* Re: Should seed device be allowed to be mounted multiple times?
[not found] ` <a3db2131-37a8-469f-a20d-dc83b2b14475@oracle.com>
@ 2025-08-05 0:52 ` Qu Wenruo
2025-08-05 12:43 ` Christian Brauner
0 siblings, 1 reply; 4+ messages in thread
From: Qu Wenruo @ 2025-08-05 0:52 UTC (permalink / raw)
To: Anand Jain, Qu Wenruo, Qu Wenruo, linux-btrfs, David Sterba,
linux-fsdevel@vger.kernel.org
在 2025/8/5 10:06, Anand Jain 写道:
>
>
>>> Thanks for the comments.
>>> Our seed block device use-case doesn’t fall under the kind of risk that
>>> BLK_OPEN_RESTRICT_WRITES is meant to guard against—it’s not a typical
>>> multi-FS RW setup. Seed devices are readonly, so it might be reasonable
>>> to handle this at the block layer—or maybe it’s not feasible.
>
>
>> Read-only doesn't prevent the device from being removed suddenly.
>
> I don't see how this is related to the BLK_OPEN_RESTRICT_WRITES flag.
> Can you clarify?
It's not related to that flag, I'm talking about the
fs_bdev_mark_dead(), and the remaining 3 callbacks.

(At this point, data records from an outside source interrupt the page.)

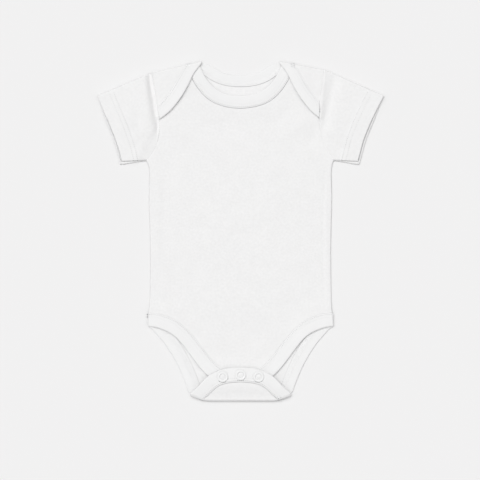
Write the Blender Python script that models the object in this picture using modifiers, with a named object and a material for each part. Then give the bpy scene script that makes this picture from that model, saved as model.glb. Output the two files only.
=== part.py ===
"""Short-sleeved baby bodysuit with lap shoulders and a snapped crotch, laid flat, front up.

Frame: metres, +Z out of the garment's front, +Y towards the neck, +X to the right as seen
from the front. The origin is on the surface that the garment lies on, under the middle of
its outline. The sizes below are in millimetres, and MM makes them metres in the meshes.

The back is the lowest layer. Its shoulder laps turn over the top fold and lie on the front,
and its crotch flap turns up over the bottom fold and is snapped onto the front's tab.
"""
import math
from collections import namedtuple

import bmesh
import bpy
from mathutils import Vector

MM = 0.001
LEFT = -1
RIGHT = 1

# walls and the clearance between layers
KNIT = 1.0
BINDING = 1.6
GAP = 0.3
SEAM_GAP = 0.35
PUFF = 0.9

# shoulder fold: straight from its neck end down to the top of the armhole
FOLD_TOP = 187.0
FOLD_NECK_END = 43.0
FOLD_DROP = {LEFT: 0.232, RIGHT: 0.186}
FRONT_INSET = 2.9
FOLD_END_INSET = 0.7

# crotch fold: level, and rising at its two corners
CROTCH_FOLD = -187.0
CROTCH_CORNER_START = 34.0
CROTCH_CORNER_REACH = 21.6
CROTCH_CORNER_RISE = 6.0
FLAP_FLOOR_AT_FOLD = 3.9

# snap fasteners
SNAP_CENTRES = ((-19.7, -159.6), (0.0, -157.6), (19.7, -159.6))
SNAP_RADIUS = 5.8
SNAP_RING_WIDTH = 2.5
SNAP_RING_HEIGHT = 0.9
SNAP_PLATE = 0.5
SOCKET_HEIGHT = 0.8
STUD_RADIUS = 1.9
STUD_CLEARANCE = 0.35
SNAP_SEGMENTS = 20

# heights of the layers at the crotch
TAB_FLOOR = KNIT + GAP + SNAP_PLATE + GAP
TAB_TOP = TAB_FLOOR + BINDING
SOCKET_FLOOR = TAB_TOP + GAP + SNAP_PLATE + GAP
FLAP_FLOOR = SOCKET_FLOOR + SOCKET_HEIGHT + GAP
FLAP_TOP = FLAP_FLOOR + BINDING

# meshing
FOLD_STEPS = 6
FRONT_COLUMNS = 7
BACK_COLUMNS = 5
SLEEVE_WALL_STEPS = 8
SLEEVE_END_STEPS = 4

Reach = namedtuple("Reach", "height left right")
Strip = namedtuple("Strip", "free_x free_y seam_x seam_y")
Ring = namedtuple("Ring", "share thickness")

# armhole seam, from the underarm up: how far it lies from the middle on each side
ARMHOLE = (
    Reach(78.0, 104.0, 102.6),
    Reach(85.0, 98.0, 98.0),
    Reach(95.0, 92.8, 92.4),
    Reach(107.0, 89.6, 88.6),
    Reach(121.0, 89.2, 86.2),
    Reach(137.0, 90.8, 86.7),
    Reach(154.0, 93.4, 88.1),
    Reach(174.3, 97.6, 91.0),
)

# side seam, from the leg up
SIDE = (
    Reach(-90.0, 101.3, 100.9),
    Reach(-76.0, 99.9, 99.9),
    Reach(-21.0, 99.2, 99.2),
    Reach(34.0, 100.6, 100.3),
    Reach(62.0, 100.0, 99.9),
    Reach(72.0, 101.2, 100.6),
    Reach(77.7, 103.8, 102.4),
)

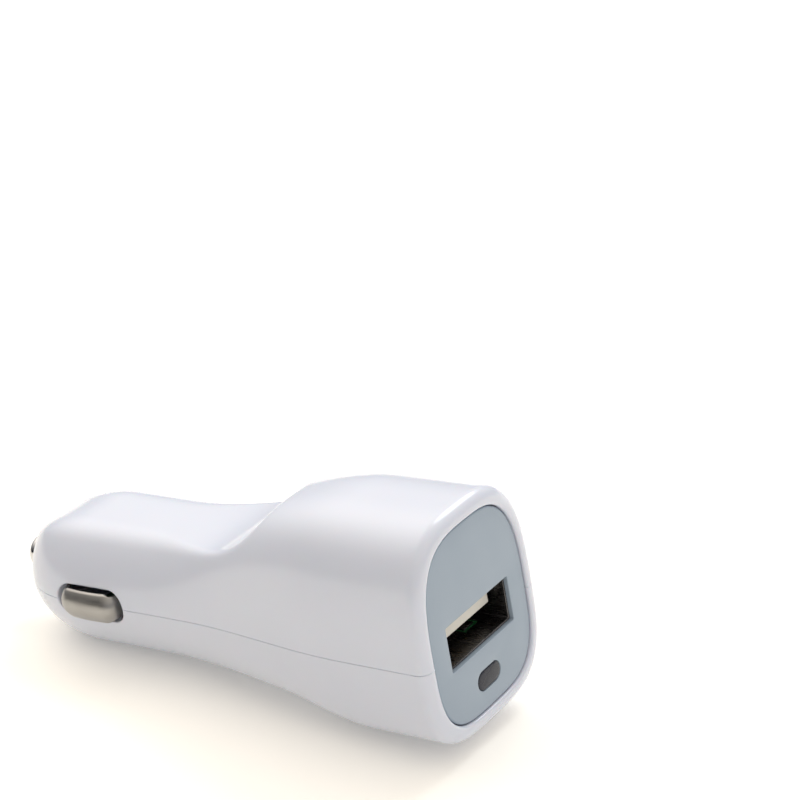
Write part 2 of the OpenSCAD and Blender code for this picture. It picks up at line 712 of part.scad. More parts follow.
// Chip resistor or ceramic capacitor: a block with a metal cap at each end
module chip_part(x, y, below, shade) {
    size = [chip_part_l, small_part_w, 0.55];
    translate([x, y, below ? board_low - size[2] : board_top]) {
        color(shade) translate([-size[0] / 2 + 0.35, -size[1] / 2, 0]) cube([size[0] - 0.7, size[1], size[2]]);
        color(steel) for (side = [-1, 1])
            translate([side > 0 ? size[0] / 2 - 0.35 : -size[0] / 2, -size[1] / 2, 0])
                cube([0.35, size[1], size[2]]);
    }
}
ceramic = [0.72, 0.62, 0.48];
module light_resistor() {
    chip_part(light_bend - 3, 0, true, chip_black);
}
module feedback_resistor_1() {
    chip_part(chip_x, side_part_y, false, chip_black);
}
module feedback_resistor_2() {
    chip_part(chip_x, -side_part_y, false, chip_black);
}
module boost_capacitor() {
    chip_part(diode_x, 0, true, ceramic);
}
module input_filter_capacitor() {
    chip_part(chip_x, 0, true, ceramic);
}

// Round-nosed light behind the window, with its two leads bent up into the board
light_r = 1.5;
light_l = 4.6;
light_flange = 0.35;
light_z = board_low - light_r - light_flange - 0.25;
light_tip = seat_x - 0.9;
light_base = light_tip - light_l;
light_bend = light_base - 1.6;
light_pitch = 2.54;
module indicator_light() {
    lead = 0.5;
    color([0.85, 0.9, 1, 0.6]) translate([light_base, 0, light_z]) rotate([0, 90, 0])
        rotate_extrude($fn = 32) polygon(concat(
            [[0, 0], [light_r + light_flange, 0], [light_r + light_flange, 0.9], [light_r, 0.9]],
            [for (a = [0 : 15 : 90]) [light_r * cos(a), light_l - light_r + light_r * sin(a)]]
        ));
    color(steel) for (side = [-1, 1])
        translate([light_bend - lead / 2, side * light_pitch / 2 - lead / 2, light_z - lead / 2]) {
            cube([light_base - light_bend + lead, lead, lead]);
            cube([lead, lead, board_top - 0.1 - light_z + lead / 2]);
        }
}

upper_shell();
lower_shell();
face_plate();
light_window();
usb_shield();
usb_tongue();
usb_contact(0);  // usb_contact_1
usb_contact(1);  // usb_contact_2
usb_contact(2);  // usb_contact_3
usb_contact(3);  // usb_contact_4
tip_contact();
tip_spring();
tip_terminal();
side_contact_left();
side_contact_right();
circuit_board();
input_capacitor();
output_capacitor();
inductor_core();
inductor_winding();
converter_chip();
flyback_diode();
indicator_light();
light_resistor();
feedback_resistor_1();
feedback_resistor_2();
boost_capacitor();
input_filter_capacitor();
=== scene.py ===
import math

import bmesh
import bpy
import numpy as np
from mathutils import Matrix, Vector


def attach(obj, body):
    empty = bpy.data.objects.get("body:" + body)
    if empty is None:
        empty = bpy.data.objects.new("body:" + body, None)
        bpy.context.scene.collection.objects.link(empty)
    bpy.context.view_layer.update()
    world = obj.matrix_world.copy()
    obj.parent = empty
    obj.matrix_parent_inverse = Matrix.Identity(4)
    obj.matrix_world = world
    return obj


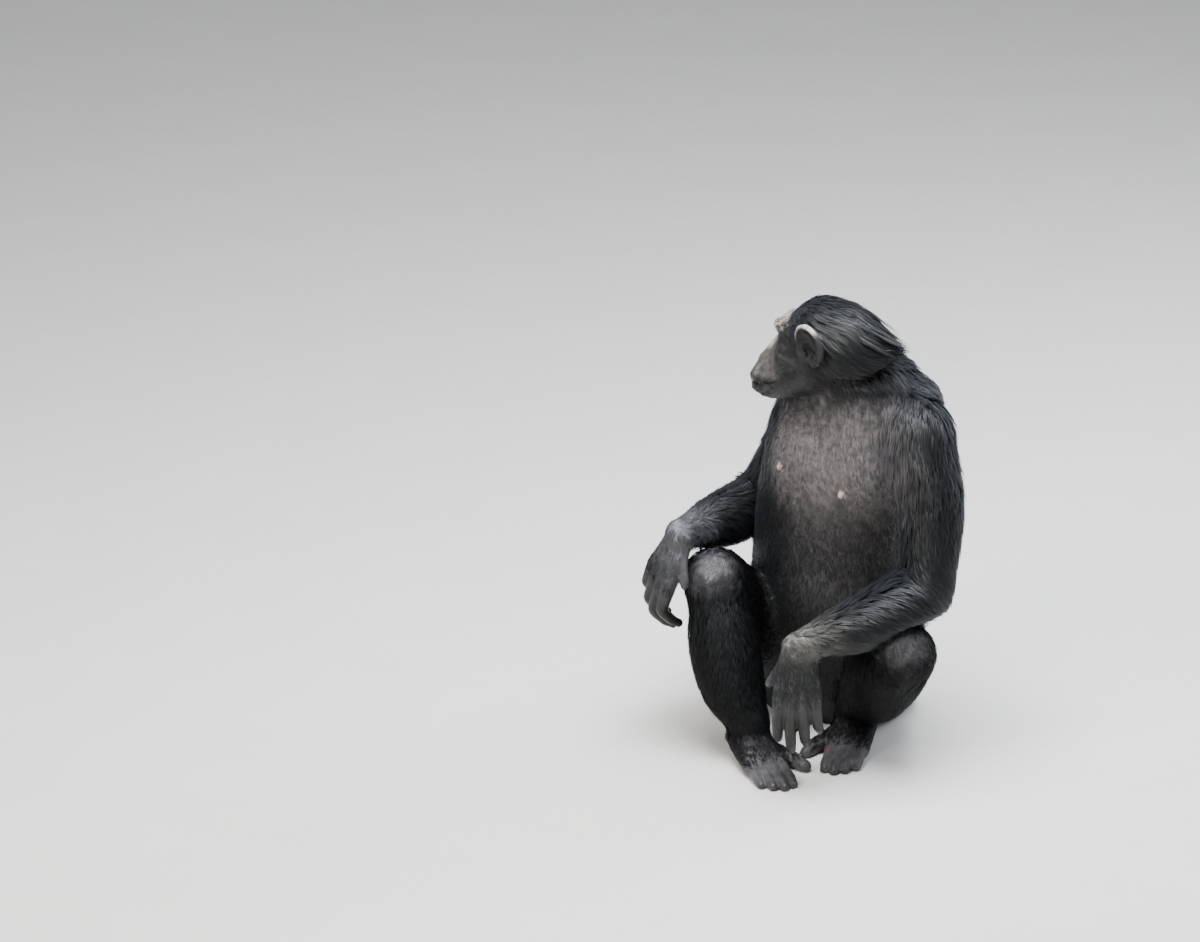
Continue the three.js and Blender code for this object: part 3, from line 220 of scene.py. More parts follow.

Those call backs are all depending on the bdev holder to grab a super block.
Thus a block device should and can not have multiple super blocks.
>
> ------
> /* open is exclusive wrt all other BLK_OPEN_WRITE opens to the device */
> #define BLK_OPEN_RESTRICT_WRITES ((__force blk_mode_t)(1 << 5))
> ------
>
>> You still didn't know that the whole fs_holder_ops is based on the
>> assumption that one block device should only belong to one mounted fs.
>
> You're missing the point: after a sprout, Btrfs internally becomes a new
> filesystem with a new FSID. Some may call it insane—but it's different,
> useful, and it works.
I totally know that, it's you don't understand how bdev holder works,
nor willing to spend any time reading the details about bdev_open().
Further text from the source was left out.